Wszystko więc stoi tu na głowie, a jednocześnie wydaje się idealnie do siebie pasować, osiągając stan swego rodzaju hipnotycznej harmonii, która jak ulał pasuje do "High Maintenance". Po drodze trafiają się oczywiście wyboje, jak choćby znana nam Anja (Ismenia Mendes), początkująca dziennikarka znów próbująca nadużyć zaufania innych, ale szybko zostają pokonane. Bo na nieszczere intencje zwyczajnie nie ma w tej opowieści miejsca. Zwłaszcza że wszystko tutaj ma ulotny charakter, a my obserwujemy tylko urywki z życia barwnych bohaterów, dokładnie tak, jak w tym odcinku "Seinfelda".
Są to jednak fragmenty absolutnie czarujące, bo gdzie indziej można obejrzeć kierowcę oferującego pasażerom pełen zestaw napojów i przekąsek albo queerowych tancerzy dyskutujących o filmach Nicolasa Cage'a? O perfekcyjnie wykonanej tracheotomii (pomimo braku płynu do soczewek i sporej ilości brokatu), nawet nie wspominam. Czy może być do tego lepsza puenta, niż upalony Guy zawieszony na metalowym księżycu nad parkietem? Hakuna Matata, skarbie! [Mateusz Piesowicz]
HIT TYGODNIA: Powrót "Endeavour" – Shaun Evans coraz bardziej jak John Thaw
"Endeavour" właśnie zaczął 5. sezon – dłuższy niż poprzednie, bo składający się aż z 6 odcinków, co w tym przypadku jest ogromną liczbą – czyli praktycznie staje się weteranem w brytyjskiej telewizji. Shaun Evans, który miał bardzo trudne zadanie, bo musiał wcielić się w młodszą wersję prawdziwie ikonicznego bohatera, już został zaakceptowany, razem z tym wszystkim, co go różni od legendarnego Johna Thawa.
A różni go coraz mniej, bo, jak zauważyli brytyjscy fani, w premierze nowego sezonu (w Polsce emitowanego w środy na Ale kino+) młody Morse bardziej niż kiedykolwiek przypomina swoją starszą wersję. Nasz Endeavour, który zdał egzamin na sierżanta, przez większość odcinka chodzi nachmurzony, rozpogadzając się nieco właściwie tylko w scenach z Joan Thursday, która powróciła do miasta, na szczęście i nieszczęście.
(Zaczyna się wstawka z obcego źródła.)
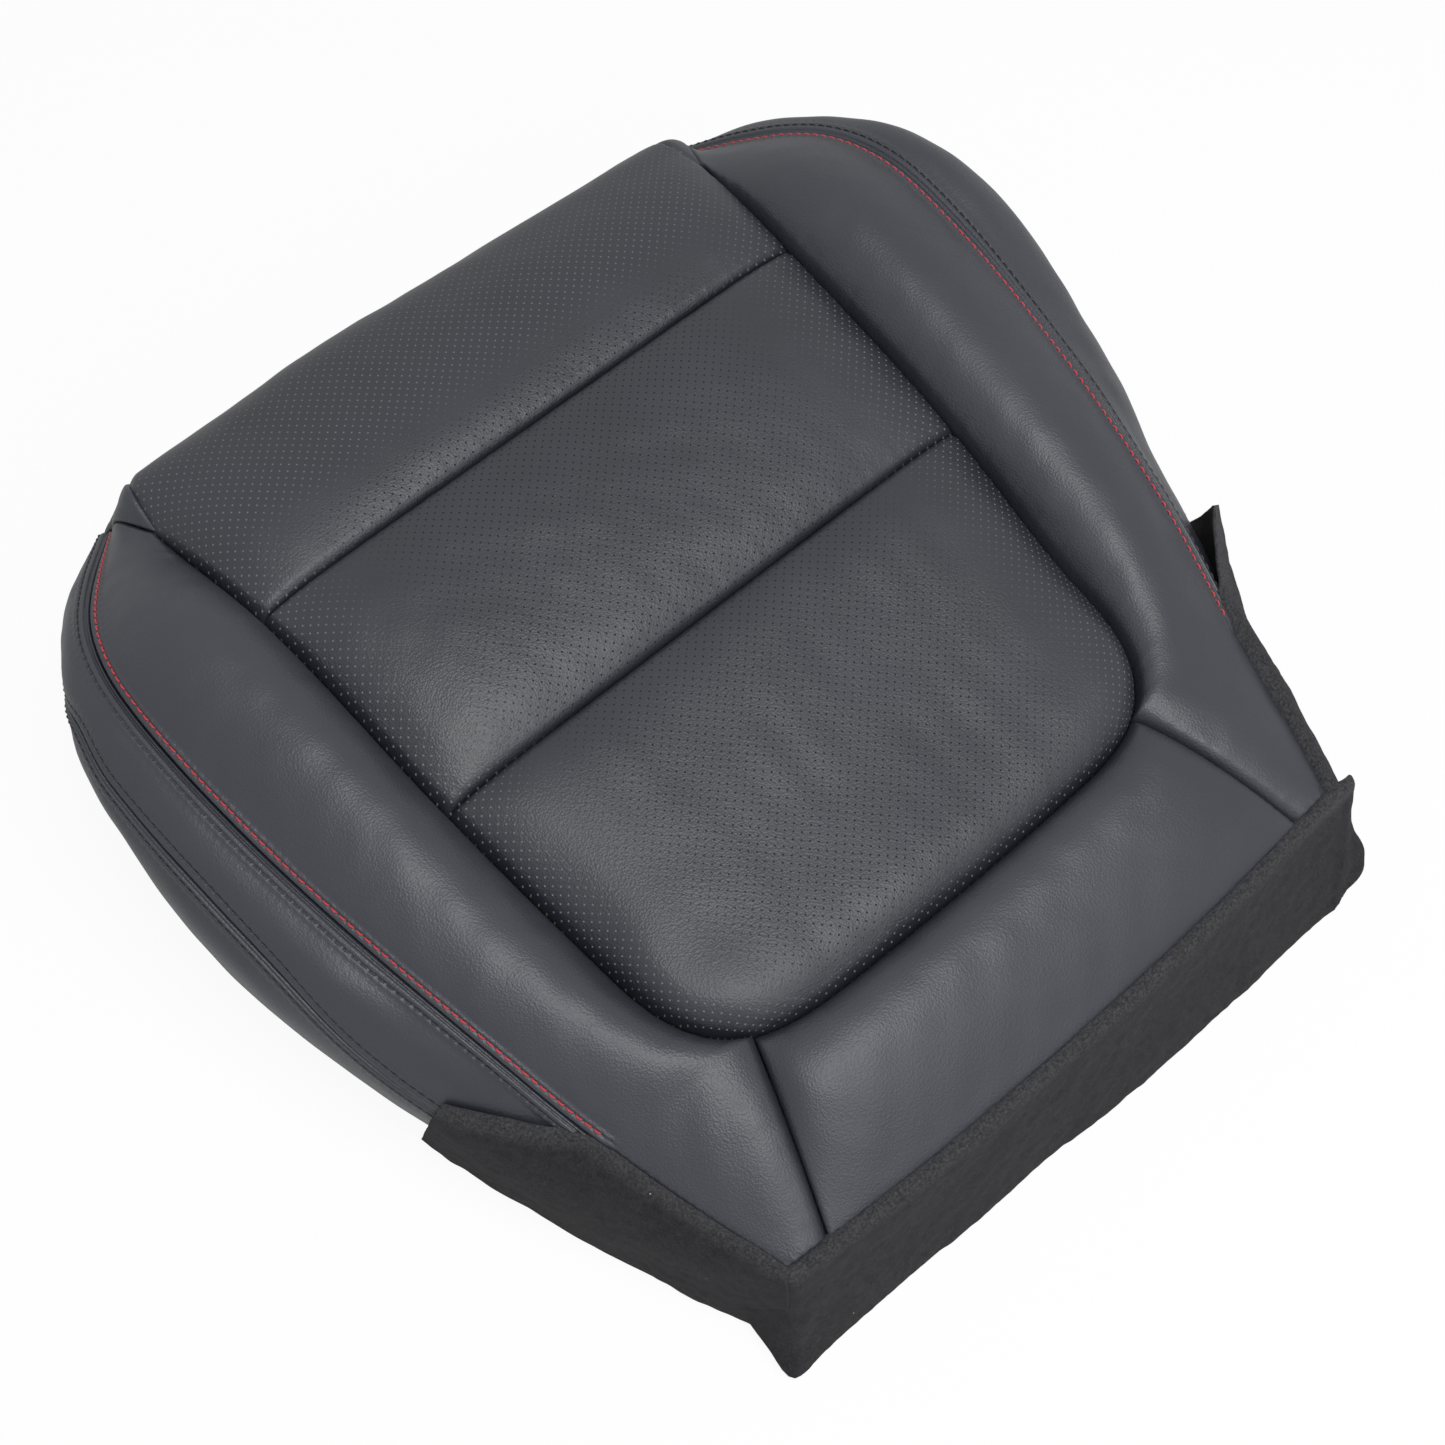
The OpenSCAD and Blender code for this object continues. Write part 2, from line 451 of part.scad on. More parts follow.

Serial wciąż świetnie działa na płaszczyźnie osobistego dramatu – nie tylko rozumianego jako historia głównego bohatera, Thursdayowie też mają w tym swój duży udział – a do tego wygląda bardzo stylowo i oferuje zagadki kryminalne, które potrafią wciągać niemal od niechcenia (zwłaszcza jeśli mają takie bohaterki jak ta z tego tygodnia). A i relacje policjantów, do których doszedł niejaki DC Fancy (Lewis Peek), wciąż są tak samo wdzięczne jak kiedyś. "Endeavour" to dowód na to, że zwykłe brytyjskie kryminały wciąż potrafią przebić pod każdym względem bardziej wymyślne produkcje. [Marta Wawrzyn]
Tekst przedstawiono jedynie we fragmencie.